Sono tutti artisti molto diversi tra loro, non sono espressione di tendenze né hanno percorsi comuni. Anzi, ho cercato di essere molto ampio in quanto a proposte, e provare a dare allo sguardo e alle intelligenze dei fruitori una vasta gamma di risposte agli stessi quesiti. Si parla spesso di memoria, è presente nei lavori di molti artisti, ma quello che mi interessa affrontare è anche il rapporto tra la memoria della storia, degli accadimenti che segnano le comunità che chiamiamo nazioni e i singoli individui, quelle che sono le madeleine proustiane che ci spalancano ricordi e percezioni. Tutte queste riflessioni si possono figurare in molti modi differenti: trascinando la Storia nelle opere o, in altra dimensione, esprimendosi attraverso la memoria della pittura. La pittura che riflette la memoria delle nostre giornate minime, con la materia che diviene il centro del discorso.

In comune i dieci hanno solo l’anagrafe: avendo scelto un taglio generazionale, sono nati tra gli anni ’70 e ’80.

Hai specificato che non vuole essere una mostra politica, mettendo a fuoco la suddivisione tra l’elemento culturale e quello socio-politico. Vuoi spiegare cosa intendi?

Al giorno d’oggi nessuno ha più la pretesa di fare la rivoluzione attraverso le arti o la letteratura. E comunque a seconda del Paese in cui ti trovi cambia la prospettiva: quelle che sono state utopie che hanno alimentato i sogni di generazioni rappresentavano negli stessi decenni incubi concreti per altri popoli. E poi oggi l’unica rivoluzione possibile sarebbe da fare contro il consumismo e il conformismo. Le ideologie hanno la stessa funzione delle noccioline salate in un deserto. Tutti quanti, a livello planetario, sono ammaliati dal capitale e dagli orrori tecnoconsumisti. Mi annichilisce il vuoto che si nasconde dietro la superficie scintillante dell’hi-tech. E allora proviamo a raccontarli questi scenari, a interpretare come vanno le cose del mondo. L’arte, con la sua verità intuitiva e senza alcuna pretesa scientifica, a mio avviso rimane sempre il metodo più affascinante.

Adi Haxhiaj

Come sarà suddiviso l’allestimento?

Sarà suddiviso come i canti di un poema. Si alternano le stanze, che sono le strofe, e dalla compresenza di elementi dissonanti in superficie si ha la polifonia di un componimento finito.
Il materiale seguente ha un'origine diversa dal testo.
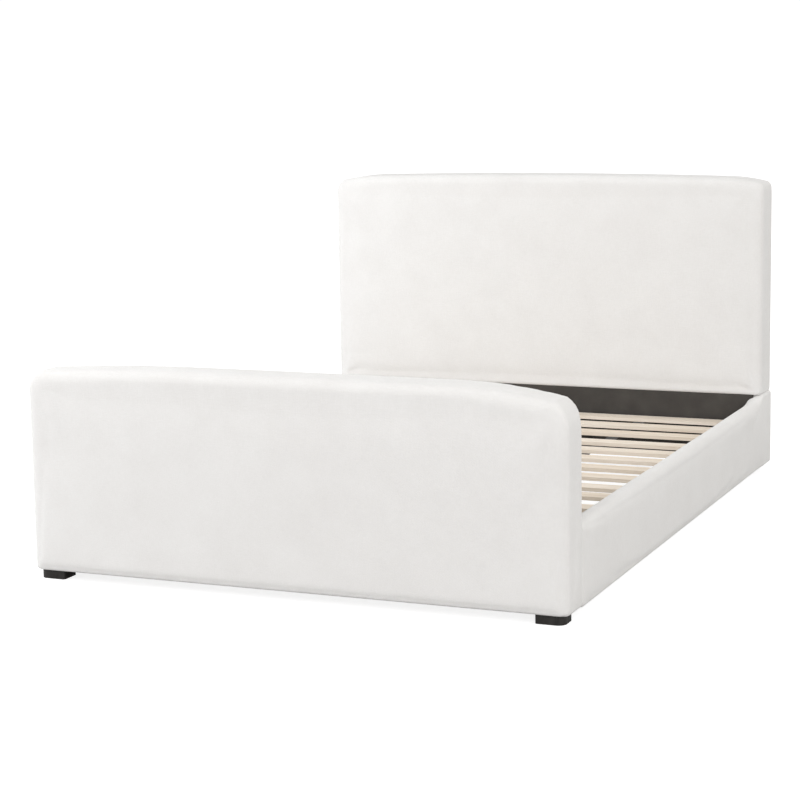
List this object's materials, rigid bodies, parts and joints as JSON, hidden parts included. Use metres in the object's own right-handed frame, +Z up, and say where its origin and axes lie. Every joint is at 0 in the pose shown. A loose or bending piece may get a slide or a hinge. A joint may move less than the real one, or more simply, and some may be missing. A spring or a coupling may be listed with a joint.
{
  "type": "upholstered bed",
  "caption": "Queen-size bed frame with a padded headboard, a padded footboard with drooping shoulders, padded side rails, loose pine slats and small black feet.",
  "frame": {"origin": "on the floor under the middle of the bed", "axes": "+Z up, +Y towards the head of the bed, +X to the right as seen from the foot"},
  "size_m": [1.66, 2.328, 1.074],
  "materials": {
    "cover_fabric": "fine woven, matte",
    "lining_fabric": "non-woven, matte",
    "frame_timber": "sawn",
    "board": "plywood, sanded",
    "slat_wood": "planed pine",
    "foot_block": "moulded",
    "glide_plastic": "moulded",
    "bracket_steel": "powder coat",
    "fastener_steel": "zinc",
    "webbing": "woven tape"
  },
  "bodies": {
    "bed_frame": {"headboard_pad": "cover_fabric", "headboard_face_board": "board", "headboard_post_left": "frame_timber", "headboard_post_right": "frame_timber", "headboard_top_rail": "frame_timber", "headboard_middle_rail": "frame_timber", "headboard_apron": "board", "headboard_back_panel": "cover_fabric", "headboard_lining": "lining_fabric", "rear_foot_left": "foot_block", "rear_foot_right": "foot_block", "footboard_pad": "cover_fabric", "footboard_face_board": "board", "footboard_post_left": "frame_timber", "footboard_post_right": "frame_timber", "footboard_top_rail": "frame_timber", "footboard_lower_rail": "frame_timber", "footboard_back_panel": "cover_fabric", "footboard_lining": "lining_fabric", "front_foot_left": "foot_block", "front_foot_right": "foot_block", "rail_core_left": "frame_timber", "rail_core_right": "frame_timber", "rail_pad_left": "cover_fabric", "rail_pad_right": "cover_fabric", "slat_cleat_left": "frame_timber", "slat_cleat_right": "frame_timber", "corner_brackets": "bracket_steel", "bracket_bolts": "fastener_steel", "bracket_washers": "fastener_steel", "bracket_inserts": "fastener_steel", "bracket_screws": "fastener_steel", "cleat_screws": "fastener_steel", "centre_beam": "frame_timber", "beam_hangers": "bracket_steel", "centre_leg_head": "frame_timber", "centre_leg_middle": "frame_timber", "centre_leg_foot": "frame_timber", "leg_bolts": "fastener_steel", "leg_inserts": "fastener_steel"},
    "slat_deck": {"slat_01": "slat_wood", "slat_02": "slat_wood", "slat_03": "slat_wood", "slat_04": "slat_wood", "slat_05": "slat_wood", "slat_06": "slat_wood", "slat_07": "slat_wood", "slat_08": "slat_wood", "slat_09": "slat_wood", "slat_10": "slat_wood", "slat_11": "slat_wood", "slat_12": "slat_wood", "slat_13": "slat_wood", "slat_14": "slat_wood", "webbing_left": "webbing", "webbing_right": "webbing", "webbing_staples": "fastener_steel"},
    "glide_head_body": {"glide_head": "glide_plastic"},
    "glide_middle_body": {"glide_middle": "glide_plastic"},
    "glide_foot_body": {"glide_foot": "glide_plastic"}
  },
  "joints": [
    {"name": "slat_deck_lift", "type": "slide", "parent": "bed_frame", "child": "slat_deck", "axis": [0, 0, 1], "range_m": [0, 0.5]},
    {"name": "glide_head_screw", "type": "slide", "parent": "bed_frame", "child": "glide_head_body", "axis": [0, 0, -1], "range_m": [0, 0.015]},
    {"name": "glide_middle_screw", "type": "slide", "parent": "bed_frame", "child": "glide_middle_body", "axis": [0, 0, -1], "range_m": [0, 0.015]},
    {"name": "glide_foot_screw", "type": "slide", "parent": "bed_frame", "child": "glide_foot_body", "axis": [0, 0, -1], "range_m": [0, 0.015]}
  ]
}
Qual è il tuo rapporto con l’Albania, con la sua storia, i suoi artisti, quanto ha influito sulla tua formazione di curatore?

L’Albania è un Paese fantastico, vivo, vibrante. Un Paese giovane, a differenza del nostro. Un Paese che deve recuperare un gap storico e che dunque corre, ha voglia di costruire, ha una visione. Ha un artista come primo ministro, e questo è già un qualcosa di fantastico, impensabile dalle nostre parti. Noi siamo passati dai dinosauri a un finto giovanilismo che non mi pare stia producendo molto. Loro sono giovani per davvero e lo ostentano a ragione. Mettono al mondo figli con orgoglio e convinzione, mentre noi lo facciamo nel terrore più assoluto. Sono un Paese pieno di artisti, che hanno grande coscienza delle esperienze internazionali e spesso sono protagonisti di primo piano. Alcuni vivono all’estero, mentre molti sono rientrati o sono rimasti da sempre in Albania, scegliendo di formarsi lì e di contribuire al dibattito culturale. Tirana è una città giovane e, non senza problemi, traduce questa fame di arte con manifestazioni molto interessanti. La Galleria Nazionale, in cui si svolge il Premio Onufri, è lo spazio istituzionale più importante dedicato all’arte, e con il direttore Artan Shabani sta vivendo una primavera indimenticabile.

Sono interessato tanto all’arte albanese che imperava sotto il regime, improntata al realismo socialista, quanto agli artisti più attuali. Sicuramente vi farò ritorno, perché il dialogo è ormai avviato.